The Father Daughter Dance at West Vancouver country club Hollyburn is usually a fairly tame affair, where the city’s well-to-do dress up, eat steak, and dance with their little girls in a tony family friendly setting where everyone is home by bed time.
Production-wise, it’s quite the show. Hollyburn doesn’t do anything by halves, so the event stops barely short of being a magic castle fairyland.
This past Friday’s event started like most of the previous ones, with hundreds of princesses and daddies, gowns and taffeta, glitter and song.
It ended with something different as Bridgemark scandal profiteer Anthony Jackson was cornered at the bar, heckled, and a physical altercation broke out.
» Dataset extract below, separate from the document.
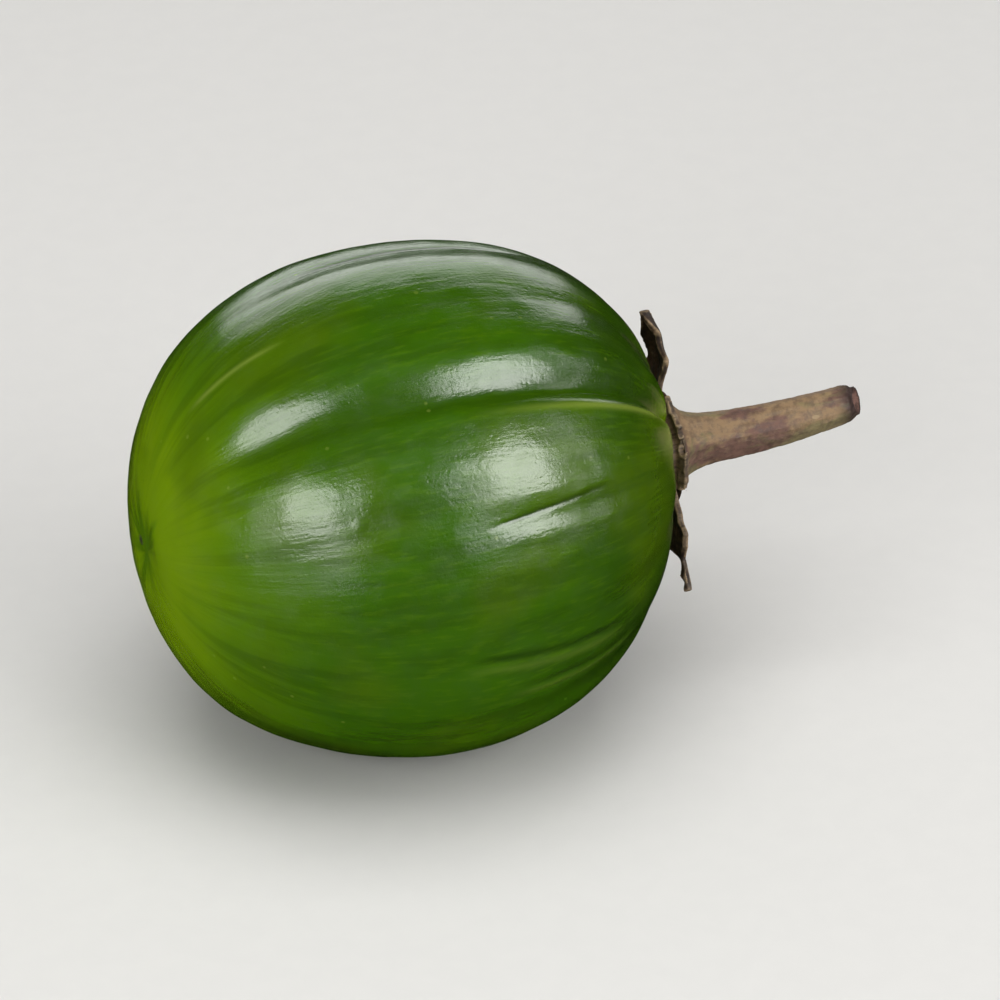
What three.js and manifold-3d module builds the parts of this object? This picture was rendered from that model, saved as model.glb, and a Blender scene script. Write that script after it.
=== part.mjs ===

According to several people who claimed to have been feet away from the action, Jackson and associate Abeir Haddad were collared by a pair of local brothers who took umbrage at their continuing presence in polite society while Jackson is accused of securities fraud. Haddad, who had previously been wrapped up in the Bridgemark proceedings, was exonerated some months ago.
According to multiple reports, Jackson and Haddad, predictably, took umbrage at the approach – made in front of their daughters.
According to Haddad, who was asked for a quote and clarification through a third party but preferred to send one through his lawyers by way of a cease and desist letter;
- It is false that “all hell broke loose” [as described in an earlier version of this story] when Mr. Jackson and our client arrived at the Hollyburn Father Daughter Ball. At the end of the evening, Mr. Jackson, Mr. Haddad and two other individuals were at the bar meeting for a drink before going home when two other individuals, who appeared extremely intoxicated, approached Mr. Jackson and Mr. Haddad and started yelling obscene comments about their families.
- It is false that “this year’s event erupted into a literal streetlight”. After the two intoxicated individuals approached Mr. Haddad and Mr. Jackson, Mr. Haddad tried to deescalate the situation by asking everyone to move outside so as to avoid upsetting the surrounding children. Once outside, there was absolutely no physical altercation between any of the individuals and any statement to the contrary is categorically false.
- As mentioned above, it is false that any person became physical or attempted to physically harm another person. At no time were any “fists swinging”. Furthermore, it is also false that Mr. Jackson and Mr. Haddad’s daughters were present. As stated above, Mr. Haddad, in an attempt to shield his daughter from the two intoxicated individuals’ obscene remarks, moved outside and away from the children.
Giving Haddad the benefit of the doubt on specifics, this story isn’t about who won a fight, or whether a fight was actually a fight, it’s about the lasting legacy of the Bridgemark affair, and how those touched by it, even in a minor way, continue to feel its effects, even in places that should be neutral ground.
Jackson, who remains under investigation, has not had a great year.
Starting in January 2018 these companies, their executives and the more than two-dozen supposed consultants — including many members of the Chartered Professional Accountants of British Columbia — are alleged to have entered into phony consulting agreements. The companies collectively issued tens of millions of dollars worth of shares to the consultants via private placements (sales of shares) while simultaneously entering into contracts for services that were never rendered, the BCSC alleges. The consultants then offloaded their newly acquired free-trading shares on the exchanges, to unwitting retail investors.
Dozens of companies, such as Beleave (BE.C), Abattis (ATT.C), Affinor Growers (AFI.C) and Citation Growth Corp (CGRO.C – formerly Liht and Marapharm), were involved in the deals in question.
Shortly after the investigation went public, Jackson’s wife purchased this $16m West Vancouver mansion.
An earlier version of this story stated Haddad was under investigation for the Bridgemark scandal. Equity.Guru would like to clarify he is no longer under investigation and was never specifically accused of ‘large scale fraud.’ Which is fair and accurate.